--- Work required ---
Below are some records. Copy every line in them that holds "object".
_ _ _ _ _
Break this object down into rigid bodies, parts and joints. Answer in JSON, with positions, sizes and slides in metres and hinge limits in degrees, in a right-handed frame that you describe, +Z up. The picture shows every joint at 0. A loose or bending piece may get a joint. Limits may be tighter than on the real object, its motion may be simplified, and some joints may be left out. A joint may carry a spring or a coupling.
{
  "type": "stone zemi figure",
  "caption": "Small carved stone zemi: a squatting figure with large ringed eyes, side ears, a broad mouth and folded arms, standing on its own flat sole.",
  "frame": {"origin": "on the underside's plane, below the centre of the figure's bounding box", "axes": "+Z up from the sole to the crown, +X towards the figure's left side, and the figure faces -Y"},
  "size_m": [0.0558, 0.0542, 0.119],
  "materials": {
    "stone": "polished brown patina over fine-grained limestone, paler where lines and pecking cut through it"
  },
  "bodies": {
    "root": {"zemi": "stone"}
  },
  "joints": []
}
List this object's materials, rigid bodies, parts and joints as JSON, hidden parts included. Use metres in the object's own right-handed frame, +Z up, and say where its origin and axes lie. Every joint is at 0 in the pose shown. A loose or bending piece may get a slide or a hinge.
_ _ _ _ _
--- Complete response ---
Break this object down into rigid bodies, parts and joints. Answer in JSON, with positions, sizes and slides in metres and hinge limits in degrees, in a right-handed frame that you describe, +Z up. The picture shows every joint at 0. A loose or bending piece may get a joint. Limits may be tighter than on the real object, its motion may be simplified, and some joints may be left out. A joint may carry a spring or a coupling.
List this object's materials, rigid bodies, parts and joints as JSON, hidden parts included. Use metres in the object's own right-handed frame, +Z up, and say where its origin and axes lie. Every joint is at 0 in the pose shown. A loose or bending piece may get a slide or a hinge.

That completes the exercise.